Pontapé de Estugarda A origem
Se teremos sempre Paris foi porque Estugarda permitiu-nos sonhar
MUNIQUE – A culpa foi da ITT, uma televisão a válvulas revestida de um misto de madeira e plástico que fazia daquele objeto retangular um monstro, cujo transporte obrigava a quatro braços: o pai de um lado, o tio do outro. Em 1984, o raio do mostrengo decidiu falhar naqueles dias de verão, já não me lembro se por causa do botão em forma de cavilha que não ia para o fundo ou por outro motivo qualquer. Seguramente que foi mecânico, porque de digital só a impressão que eu deixava no grosso monitor de vidro. E como há 40 anos quando falhava a TV não havia outra hipótese que não recorrer à casa do vizinho (quando a televisão não avariava também) ou ao café, as memórias daquele Europeu em França tornaram-se demasiado difusas, porque na verdade o único jogo a que assisti em condições mínimas de visibilidade e do princípio ao fim foi aquele 2-3 frente aos senhores de azul liderados por Michel Platini. Não foi a melhor experiência.
Serve isto para dizer que a primeira grande alegria em tempo real que me foi dada pela Seleção Nacional ocorreu no ano seguinte, com aquele remate de Carlos Manuel em Estugarda. Não só pelo gesto que foi um monumento, mas por contrariar a narrativa vigente até ao início do século XXI, que ilustra bem o atraso social, cultural e até nutricional que tivemos de recuperar em poucas décadas: que eles eram mais altos, mais fortes, mais inteligentes e tinham os últimos 30 metros. Talvez por isso aquele pontapé de Estugarda ganhou o estatuto de mito, representando um intervalo na mediocridade, o futebol como metáfora do país.
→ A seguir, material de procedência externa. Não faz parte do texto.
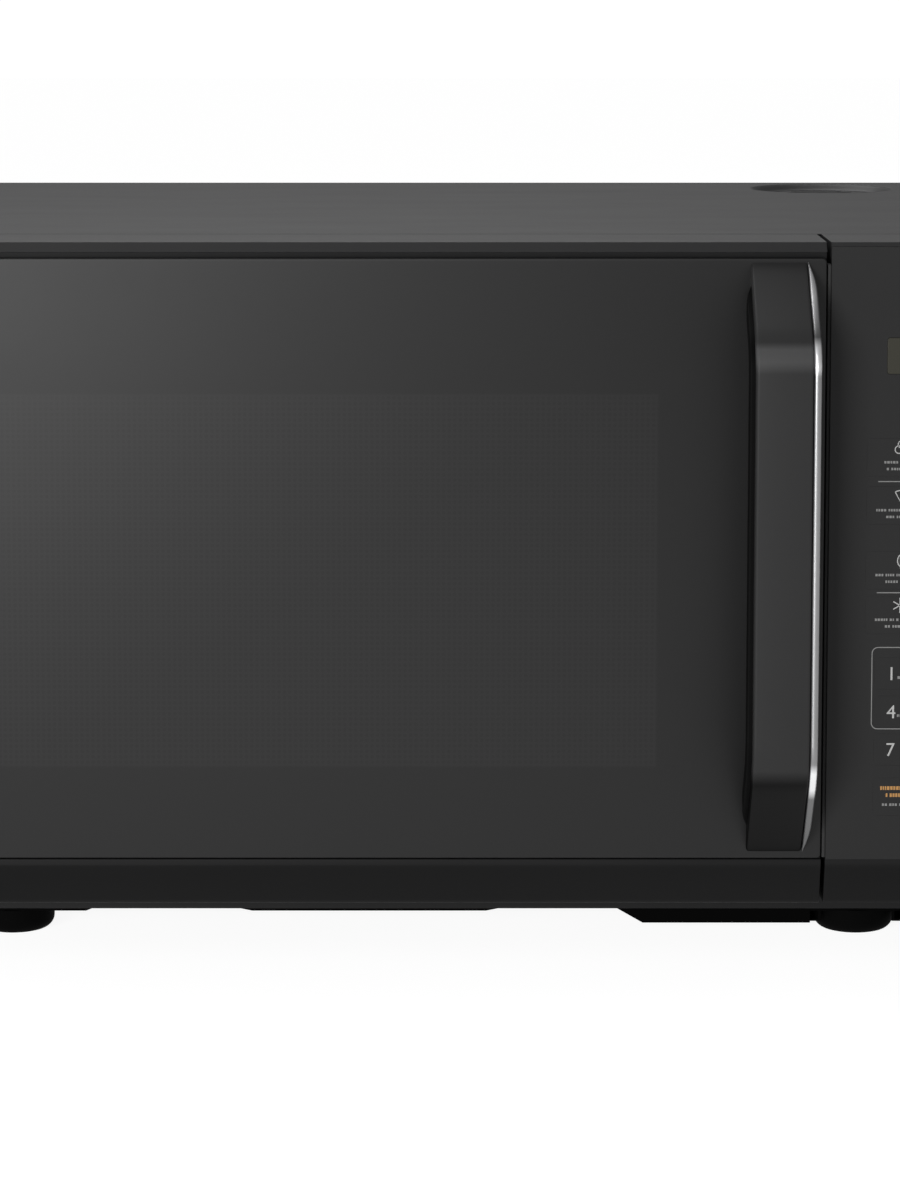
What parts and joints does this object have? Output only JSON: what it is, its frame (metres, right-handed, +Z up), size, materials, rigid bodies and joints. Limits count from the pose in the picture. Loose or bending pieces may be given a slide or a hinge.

Felizmente que muitos anos depois um outro pontapé, também fora da área, devolveu a Portugal uma grandeza que já tinha sido recuperada (agora temos jogadores mais altos, mais fortes e melhores últimos 30 metros que os germânicos), mas se ainda hoje teremos sempre Paris foi porque um dia Estugarda mostrou que, afinal, era possível sonhar. Esta crónica nunca poderia ter outro nome.